We shall abbreviate this reasoning by saying the following.
There is one orbit of type $(x, y, z)$, three orbits of type $(x, x, y)$, and one orbit of type $(x, x, x)$.
Reasoning similarly:
$j = 1$. One orbit.
$j = 2$. Two orbits: one of type $(x, y)$, one of type $(x, x)$.
$j = 3$. Five orbits $($as above$)$.
$j = 4$. Fifteen orbits: one of type $(x, y, z, w)$, six of type $(x, x, y, z)$, four of type $(x, x, x, y)$, three of type $(x, x, y, y)$, one of type $(x, x, x, x)$.
Thus,$$\langle\chi_{P \otimes P}, \chi_{P \otimes P}\rangle = 15 - 20 + 12 - 4 + 1 = 4,$$concluding the proof.
¹Indeed, if $G$ is any finite group acting on the set $X$, then $($Burnside's Lemma$)$$${1\over{|G|}} \sum_{g \in G} \text{Fix}(g)$$is the number of orbits of $G$ on $X$; apply this with $X = {1, \dots, n}^j$.

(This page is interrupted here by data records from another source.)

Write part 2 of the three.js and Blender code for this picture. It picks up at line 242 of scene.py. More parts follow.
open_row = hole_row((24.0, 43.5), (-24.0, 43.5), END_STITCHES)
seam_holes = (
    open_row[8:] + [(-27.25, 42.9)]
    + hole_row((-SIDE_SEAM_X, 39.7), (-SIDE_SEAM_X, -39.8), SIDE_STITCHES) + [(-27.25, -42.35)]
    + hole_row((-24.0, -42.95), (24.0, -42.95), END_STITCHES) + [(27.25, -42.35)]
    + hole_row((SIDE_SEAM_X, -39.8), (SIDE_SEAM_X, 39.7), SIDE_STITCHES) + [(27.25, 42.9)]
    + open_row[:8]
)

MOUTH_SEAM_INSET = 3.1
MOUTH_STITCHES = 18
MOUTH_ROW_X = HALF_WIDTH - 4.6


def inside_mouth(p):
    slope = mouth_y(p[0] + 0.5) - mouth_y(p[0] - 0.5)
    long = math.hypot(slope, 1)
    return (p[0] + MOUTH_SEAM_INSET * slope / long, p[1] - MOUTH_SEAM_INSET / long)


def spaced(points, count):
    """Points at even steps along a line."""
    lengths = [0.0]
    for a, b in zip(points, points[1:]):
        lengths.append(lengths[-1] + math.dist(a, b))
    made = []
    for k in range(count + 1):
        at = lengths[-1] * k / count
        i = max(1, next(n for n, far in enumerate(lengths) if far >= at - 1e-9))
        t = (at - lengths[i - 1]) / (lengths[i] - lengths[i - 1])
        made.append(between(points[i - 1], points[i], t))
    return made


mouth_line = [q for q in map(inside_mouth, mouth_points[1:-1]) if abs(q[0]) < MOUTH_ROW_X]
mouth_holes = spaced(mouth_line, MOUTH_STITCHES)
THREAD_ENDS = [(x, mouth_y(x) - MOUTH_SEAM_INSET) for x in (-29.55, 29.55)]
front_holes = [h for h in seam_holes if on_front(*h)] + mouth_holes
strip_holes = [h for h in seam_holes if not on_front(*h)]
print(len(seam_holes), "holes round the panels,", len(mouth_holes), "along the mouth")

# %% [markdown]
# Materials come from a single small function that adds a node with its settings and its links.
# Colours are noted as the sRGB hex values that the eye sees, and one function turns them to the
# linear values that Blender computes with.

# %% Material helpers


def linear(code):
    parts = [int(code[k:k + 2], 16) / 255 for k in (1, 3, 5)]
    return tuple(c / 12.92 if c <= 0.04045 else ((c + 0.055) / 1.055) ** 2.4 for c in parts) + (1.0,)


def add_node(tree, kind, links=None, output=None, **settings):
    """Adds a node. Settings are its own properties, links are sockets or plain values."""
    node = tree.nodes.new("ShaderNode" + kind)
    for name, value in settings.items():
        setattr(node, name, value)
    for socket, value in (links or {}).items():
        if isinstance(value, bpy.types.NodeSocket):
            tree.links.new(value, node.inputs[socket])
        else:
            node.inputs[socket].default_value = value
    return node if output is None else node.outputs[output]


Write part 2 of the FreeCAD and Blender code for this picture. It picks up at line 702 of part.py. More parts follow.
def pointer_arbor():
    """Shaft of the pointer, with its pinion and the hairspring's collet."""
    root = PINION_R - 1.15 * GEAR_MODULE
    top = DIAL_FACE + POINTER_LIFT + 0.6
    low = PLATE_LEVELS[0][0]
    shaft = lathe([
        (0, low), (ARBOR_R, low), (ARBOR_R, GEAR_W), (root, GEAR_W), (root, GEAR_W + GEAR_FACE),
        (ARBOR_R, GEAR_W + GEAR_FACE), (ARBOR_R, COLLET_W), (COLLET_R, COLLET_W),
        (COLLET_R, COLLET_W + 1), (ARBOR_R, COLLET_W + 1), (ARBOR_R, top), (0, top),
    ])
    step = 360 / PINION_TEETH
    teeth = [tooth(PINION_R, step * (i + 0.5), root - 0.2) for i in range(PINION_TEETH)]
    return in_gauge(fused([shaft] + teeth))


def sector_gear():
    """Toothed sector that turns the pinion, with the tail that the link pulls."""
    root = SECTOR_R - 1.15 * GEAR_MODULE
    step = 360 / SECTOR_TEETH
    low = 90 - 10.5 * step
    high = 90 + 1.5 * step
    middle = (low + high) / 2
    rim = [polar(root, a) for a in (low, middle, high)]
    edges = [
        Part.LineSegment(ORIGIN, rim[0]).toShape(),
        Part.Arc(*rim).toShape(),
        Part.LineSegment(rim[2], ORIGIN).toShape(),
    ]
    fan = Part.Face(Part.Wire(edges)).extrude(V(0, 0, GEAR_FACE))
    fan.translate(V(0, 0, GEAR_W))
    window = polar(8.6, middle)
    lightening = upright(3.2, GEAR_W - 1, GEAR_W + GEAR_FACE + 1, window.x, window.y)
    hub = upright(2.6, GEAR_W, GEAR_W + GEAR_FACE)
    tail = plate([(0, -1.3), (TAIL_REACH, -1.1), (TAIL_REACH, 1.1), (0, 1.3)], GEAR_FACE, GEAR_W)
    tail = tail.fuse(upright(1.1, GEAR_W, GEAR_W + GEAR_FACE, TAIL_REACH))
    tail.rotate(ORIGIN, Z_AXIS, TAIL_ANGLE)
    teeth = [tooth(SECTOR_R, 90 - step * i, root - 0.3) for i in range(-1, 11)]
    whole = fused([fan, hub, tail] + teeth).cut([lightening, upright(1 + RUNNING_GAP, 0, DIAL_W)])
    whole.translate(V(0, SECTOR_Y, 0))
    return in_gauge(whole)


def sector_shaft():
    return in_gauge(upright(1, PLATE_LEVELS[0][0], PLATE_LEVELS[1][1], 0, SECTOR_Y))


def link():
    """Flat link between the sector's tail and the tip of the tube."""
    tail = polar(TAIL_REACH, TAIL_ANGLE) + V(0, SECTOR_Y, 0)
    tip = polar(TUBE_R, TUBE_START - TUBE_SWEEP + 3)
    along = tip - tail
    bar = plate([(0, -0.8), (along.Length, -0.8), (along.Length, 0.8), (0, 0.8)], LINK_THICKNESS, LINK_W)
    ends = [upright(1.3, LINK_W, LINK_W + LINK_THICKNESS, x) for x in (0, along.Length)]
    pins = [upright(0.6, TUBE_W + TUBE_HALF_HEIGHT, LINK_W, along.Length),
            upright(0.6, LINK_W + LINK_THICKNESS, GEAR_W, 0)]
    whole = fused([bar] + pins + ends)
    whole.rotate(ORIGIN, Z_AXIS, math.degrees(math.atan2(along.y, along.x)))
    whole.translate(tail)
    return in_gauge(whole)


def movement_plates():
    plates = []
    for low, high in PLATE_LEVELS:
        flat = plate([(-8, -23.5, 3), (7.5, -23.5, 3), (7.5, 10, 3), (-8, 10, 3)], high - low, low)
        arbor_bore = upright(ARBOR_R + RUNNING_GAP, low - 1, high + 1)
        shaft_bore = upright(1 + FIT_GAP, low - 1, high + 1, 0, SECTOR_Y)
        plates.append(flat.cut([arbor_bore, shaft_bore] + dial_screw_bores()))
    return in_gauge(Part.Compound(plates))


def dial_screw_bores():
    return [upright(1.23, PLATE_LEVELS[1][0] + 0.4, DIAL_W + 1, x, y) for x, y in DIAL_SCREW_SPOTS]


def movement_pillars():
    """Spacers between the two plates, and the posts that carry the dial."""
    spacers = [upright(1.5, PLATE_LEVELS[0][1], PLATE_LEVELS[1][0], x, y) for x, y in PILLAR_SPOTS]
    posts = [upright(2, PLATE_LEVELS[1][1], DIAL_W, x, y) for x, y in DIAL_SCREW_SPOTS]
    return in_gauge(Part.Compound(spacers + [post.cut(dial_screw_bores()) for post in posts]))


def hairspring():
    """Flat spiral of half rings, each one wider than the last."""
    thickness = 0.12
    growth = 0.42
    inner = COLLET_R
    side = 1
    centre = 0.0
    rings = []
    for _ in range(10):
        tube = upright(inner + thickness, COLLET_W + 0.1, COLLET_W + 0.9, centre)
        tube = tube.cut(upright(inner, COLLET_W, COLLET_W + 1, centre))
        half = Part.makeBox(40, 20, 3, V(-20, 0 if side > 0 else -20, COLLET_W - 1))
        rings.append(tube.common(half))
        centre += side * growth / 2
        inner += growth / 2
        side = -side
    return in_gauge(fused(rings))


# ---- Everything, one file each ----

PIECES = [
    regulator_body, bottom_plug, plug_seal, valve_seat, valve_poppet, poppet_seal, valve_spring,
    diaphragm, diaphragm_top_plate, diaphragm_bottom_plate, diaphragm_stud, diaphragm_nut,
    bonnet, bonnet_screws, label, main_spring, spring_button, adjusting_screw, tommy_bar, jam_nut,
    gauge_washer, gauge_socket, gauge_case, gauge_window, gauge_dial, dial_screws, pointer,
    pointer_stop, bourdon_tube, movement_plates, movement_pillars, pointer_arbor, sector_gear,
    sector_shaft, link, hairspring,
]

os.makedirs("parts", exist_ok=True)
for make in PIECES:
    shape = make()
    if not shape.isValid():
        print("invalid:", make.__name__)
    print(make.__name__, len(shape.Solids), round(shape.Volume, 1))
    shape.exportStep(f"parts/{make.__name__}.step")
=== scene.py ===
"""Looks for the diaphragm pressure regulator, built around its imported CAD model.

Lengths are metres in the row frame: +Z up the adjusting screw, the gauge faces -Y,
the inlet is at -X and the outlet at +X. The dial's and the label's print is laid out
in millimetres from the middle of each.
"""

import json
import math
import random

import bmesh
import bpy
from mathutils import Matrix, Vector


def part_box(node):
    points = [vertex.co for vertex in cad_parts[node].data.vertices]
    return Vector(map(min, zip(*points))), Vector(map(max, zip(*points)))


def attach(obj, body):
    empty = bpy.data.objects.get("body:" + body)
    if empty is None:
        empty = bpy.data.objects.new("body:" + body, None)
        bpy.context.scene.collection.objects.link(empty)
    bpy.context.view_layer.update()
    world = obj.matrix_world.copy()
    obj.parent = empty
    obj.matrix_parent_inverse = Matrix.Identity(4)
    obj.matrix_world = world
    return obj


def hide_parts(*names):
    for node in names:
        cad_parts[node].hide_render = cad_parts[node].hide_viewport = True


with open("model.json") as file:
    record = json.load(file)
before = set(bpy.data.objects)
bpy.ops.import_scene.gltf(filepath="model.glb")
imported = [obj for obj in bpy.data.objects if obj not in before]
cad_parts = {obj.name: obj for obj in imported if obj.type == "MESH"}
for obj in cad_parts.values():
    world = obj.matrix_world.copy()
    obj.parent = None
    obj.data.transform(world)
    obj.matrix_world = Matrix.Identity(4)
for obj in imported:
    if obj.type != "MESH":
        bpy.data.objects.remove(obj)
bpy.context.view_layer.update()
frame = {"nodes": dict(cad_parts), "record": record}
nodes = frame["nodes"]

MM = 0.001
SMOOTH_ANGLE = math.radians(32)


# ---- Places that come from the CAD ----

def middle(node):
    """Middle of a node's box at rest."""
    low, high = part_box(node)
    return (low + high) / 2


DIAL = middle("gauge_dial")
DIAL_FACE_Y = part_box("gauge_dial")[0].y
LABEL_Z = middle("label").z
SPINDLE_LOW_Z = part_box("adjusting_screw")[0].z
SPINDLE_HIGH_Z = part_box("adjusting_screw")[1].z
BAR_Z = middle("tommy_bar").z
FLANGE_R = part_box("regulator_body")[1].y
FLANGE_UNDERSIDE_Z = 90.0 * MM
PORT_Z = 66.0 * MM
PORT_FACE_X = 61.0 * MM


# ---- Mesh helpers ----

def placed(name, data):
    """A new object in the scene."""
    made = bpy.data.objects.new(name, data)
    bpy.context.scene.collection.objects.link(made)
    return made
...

To prove Burnside's Lemma, note that $${1\over{|G|}} \sum_{g \in G} \text{Fix}(g) = \langle \chi_{\mathbb{C}X}, 1\rangle,$$ where $\mathbb{C}X$ is the permutation representation of $G$ associated to $X$. This inner product equals the dimension of the space of $G$-invariant vectors on $\mathbb{C}X$ $($why?$)$. But a function $f: X \to \mathbb{C}$ is $G$-invariant if and only if it is constant on each $G$-orbit; thus, the dimension of $G$-invariants equals the number of $G$-orbits.